The West Virginia man, Rick Clay, told CNN Friday that he called one of then-candidate Donald Trump's top aides, Rick Dearborn, to pass along a request from a friend who wanted to set up a meeting with Russians and the Trump campaign.
Clay, 54, said his friend was a devout Christian who had come in contact with Russians through their work in Christian organizations. Clay could not recall the names of the Russians, and he did not disclose the name of his friend who sought the meeting, only saying he lives part of the year in Alaska and part of the year in Pennsylvania.
"The thought was if there was an opportunity there to get two sides together to talk about Christian values, then that's important," Clay said of a Russian meeting with senior-level Trump officials. "That was the gist of it, and it didn't go anywhere."
Dearborn, who is now the White House deputy chief of staff, did not act on the request and told Clay it was "inappropriate," saying such matters needed to go through the "proper channels" of the State Department, according to Clay.
At least one member of Congress was aware that Clay wanted to contact Dearborn about meeting with Russians: Sen. Shelley Moore Capito, a West Virginia Republican.
Clay had told Capito about his desire to discuss the Russia matter with the campaign, a Republican source said, and she passed Clay's contact information along to Dearborn because of the role he played as a campaign liaison to GOP senators. The GOP source said that was the extent of Capito's involvement.
"Sen. Capito received a request from a constituent to pass along his contact information to the Trump campaign," a Capito spokesperson confirmed in a statement Thursday evening. "She did so and asked the campaign to follow up."
Clay said that he had been in contact with Dearborn before reaching out to Capito.
The matter burst into public view last week when CNN reported about an email turned over to multiple congressional committees as part of their classified investigations into Russia meddling in the election and possible collusion with the Trump campaign.
According to sources with direct knowledge of the matter, Dearborn made brief mention in a 2016 email about an individual only identified as "WV," who wanted to connect the campaign with Russian President Vladimir Putin. One source said Dearborn suggested in the email he was skeptical of the meeting request.

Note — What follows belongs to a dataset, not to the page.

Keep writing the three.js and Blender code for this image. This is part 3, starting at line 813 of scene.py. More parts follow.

Clay told CNN that the meeting request was not with Putin himself but with "lower level" people, though he did not specify whom.

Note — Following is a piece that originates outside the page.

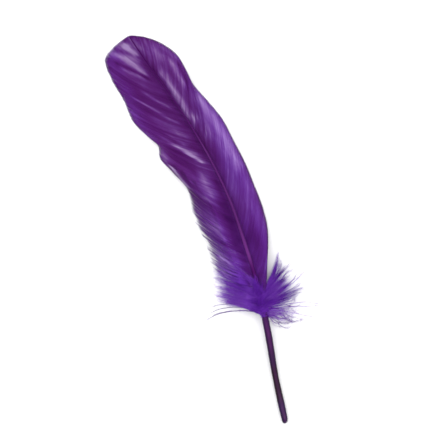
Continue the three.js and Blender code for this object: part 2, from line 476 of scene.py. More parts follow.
def dressPoints(points, barb, barbule, fluffy, spot, barbules, seed):
    # a barb on every point, and a row of barbules along the fluffy ones
    tree = points.tree

    def placeOn(spots, blank):
        shape = useNode(tree, "GeometryNodeObjectInfo", {"Object": blank}, "Geometry")
        return useNode(tree, "GeometryNodeInstanceOnPoints", {"Points": spots, "Instance": shape})

    barbs = placeOn(keepAttribute(points, "barbuleSpot", (0.0, 1.0, 1.0)), barb)
    chosen = useNode(tree, "GeometryNodeSeparateGeometry", {"Geometry": points, "Selection": fluffy})
    inputs = {"Geometry": chosen, "Amount": barbules}
    copied = addNode(tree, "GeometryNodeDuplicateElements", inputs, domain="POINT")
    index = useNode(tree, "GeometryNodeInputIndex")
    order = Term(tree, copied.outputs["Duplicate Index"])
    even = (order + randomNumber(0.0, 1.0, index, seed)) / barbules
    along = even * (barbuleForm["rowEnd"] - spot) + spot
    side = maths("MODULO", order, 2.0) * 2.0 - 1.0
    reach = readAttribute(tree, "barbuleReach") * randomNumber(*barbuleForm["lengths"], index, seed + 1.0)
    reach = reach * (1.0 - along * barbuleForm["shorterOut"])
    spots = keepAttribute(Term(tree, copied.outputs[0]), "barbuleSpot", combine(along, side, reach))
    both = tree.nodes.new("GeometryNodeJoinGeometry")
    for part in (barbs, placeOn(spots, barbule)):
        setInputs(both, {0: part})
    return useNode(tree, "GeometryNodeRealizeInstances", {"Geometry": Term(tree, both.outputs[0])})


def readBarbCoord(tree):
    # where a corner lies: out along its barb, across it, and above it
    coordX, coordY, coordZ = split(readVector(tree, "barbCoord"))
    along, side, reach = split(readVector(tree, "barbuleSpot"))
    return along + coordX, coordY * side * reach, coordZ * side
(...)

The White House would not comment on or confirm Clay's account, or respond to questions about the Russian contacts with whom Clay was seeking to connect the campaign.

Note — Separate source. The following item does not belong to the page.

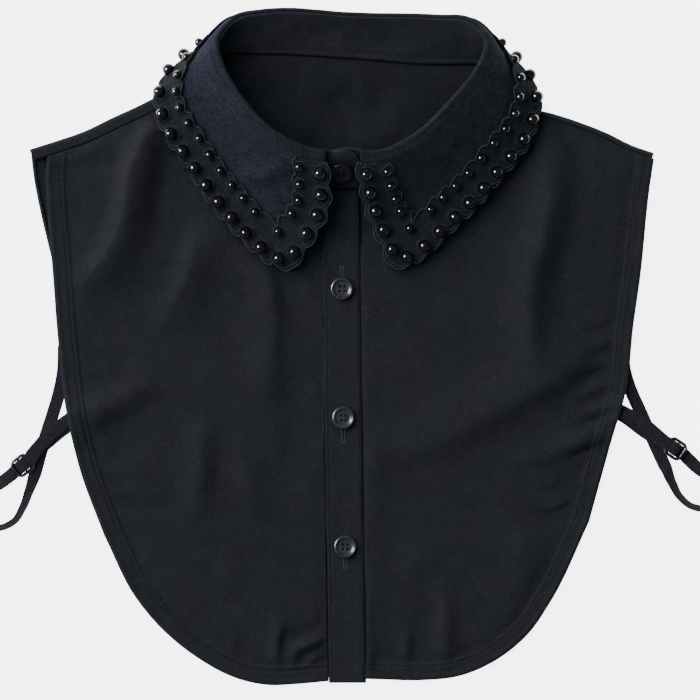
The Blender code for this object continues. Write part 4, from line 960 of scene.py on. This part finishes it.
ALL_SCALLOPS = FRONT_SCALLOPS + SIDE_SCALLOPS
TRIM_TOP = TRIM_LIFT + TRIM_WALL            # over the fall's middle surface
Cord = namedtuple("Cord", "inset rim radius")
CORDS = [Cord(0.4, "outer", 0.44), Cord(1.75, "outer", 0.33), Cord(0.45, "inner", 0.36)]
BACK_TRIM_WIDTH = 19.5


def scallop(phase):
    """Distance of the scalloped edge from its outermost line, 0 at the middle of a scallop."""
    return SCALLOP_DEPTH * (1 - np.abs(np.sin(math.pi * np.asarray(phase, float))))


def side_reach(side, depth):
    start = front_inset(depth, depth, side)
    return start, float(at_section(LEFT_LAST_BEAD if side == "left" else RIGHT_LAST_BEAD))


def even_shares(side):
    """Shares of the side stretch that make its scallops equally long."""
    start, end = side_reach(side, OUTER_BEADS_AT)
    shares = np.linspace(0, 1, 80)
    run = lengths_along(fall_point(start + (end - start) * shares, np.full(80, OUTER_BEADS_AT)))
    return np.interp(np.linspace(0, run[-1], SIDE_SCALLOPS + 1), run, shares)


SHARES = {side: even_shares(side) for side in SIDES}


def trim_place(side, column, depth):
    """A place on the trim: column counts scallops from the fold, depth is from the free edge."""
    if column <= FRONT_SCALLOPS:
        narrowing = FRONT_NARROWING * (1 - column / FRONT_SCALLOPS)
        depth -= narrowing * max(depth - OUTER_BEADS_AT, 0)
        s = front_inset(float(section_length(0)) - TRIM_BELOW_FOLD, depth, side)
        top = float(section_length(s)) - TRIM_BELOW_FOLD
        q = top + (depth - top) * column / FRONT_SCALLOPS
        return front_inset(q, depth, side), q
    share = float(np.interp(column - FRONT_SCALLOPS, np.arange(SIDE_SCALLOPS + 1), SHARES[side]))
    start, end = side_reach(side, depth)
    return start + (end - start) * share, depth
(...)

But the President's special counsel, Ty Cobb, told CNN that Dearborn has been "vindicated by the actual facts" and any suggestions that the senior White House aide did anything wrong amounted to "salacious speculation" by the media.
"The relevant congressional committees and special counsel are receiving full cooperation from the White House, and we are respecting their respective processes," said Cobb, who is handling the Russia investigations for the White House.
The Dearborn email was sent in June 2016, right around the time that Donald Trump Jr., Trump's son-in-law Jared Kushner as well as then-campaign chairman, Paul Manafort, had privately met with Russians at Trump Tower after the younger Trump was promised dirt on the Clinton campaign and was informed of the Russian government's desire to aid his father's campaign.
Other Trump campaign officials also had contacts with other Russians during the campaign season and transition period, and campaign adviser George Papadopoulos repeatedly tried to set up meetings between high-level Trump officials and the upper ranks of the Russian leadership, CNN and The Washington Post have reported. The campaign did not act on Papadopoulos' request, a source told CNN.
The Dearborn email raised questions among intelligence officials about whether the requested meeting was part of an overall pattern of Russians trying to find new ways into the campaign.
Asked if he viewed this requested meeting as a Russian intelligence operation, Clay was skeptical but wasn't sure.
"I mean you never know about that," said Clay, who worked as a contractor during the Iraq war and was severely injured there. "I mean how can anybody ever know about that? You kind of look at people you know -- when you meet Russians and people come from other countries, and I travel all over the world. You try to trust them, and if you are dealing with someone from the government, or the Russian government or from another form of government, you got to be careful because you never know."
Clay
added: "I think you would be stretching it to say it was an intelligence effort to infiltrate the Trump administration. I think you're stretching that. But, you never know."
Experts in Russian covert activity say that Russians have sought to build ties with conservative groups and religious organizations as part of an effort to build alliances with the United States.
Steve Hall, a retired CIA chief of Russian operations, said Russians have tried to "use right-wing religious parts of the American right to find common ground with Russian orthodoxy."
Hall said there has been a "long and torrid history" of cooperation of the Russian intelligence services and Russian religious institutions.
"The (Russian) church has always been willing to act as an enabler either by the intelligence services or the Kremlin itself," said Hall, who is also a CNN national security analyst.
Some of the Russian outreach focuses on gun rights and Christian causes -- bread-and-butter issues for American conservatives, but not a major part of Russia's political landscape.
Hall said the goal of the Russian intelligence services is to "focus on how are we going to penetrate the American political system."
But Clay said that it never crossed his mind such a meeting request was a Russian intelligence operation, saying he believed it was just an effort to bring both sides together to discuss shared Christian values.
"The context of the thing is this was before even the Russian collusion thing was even talked about," Clay said.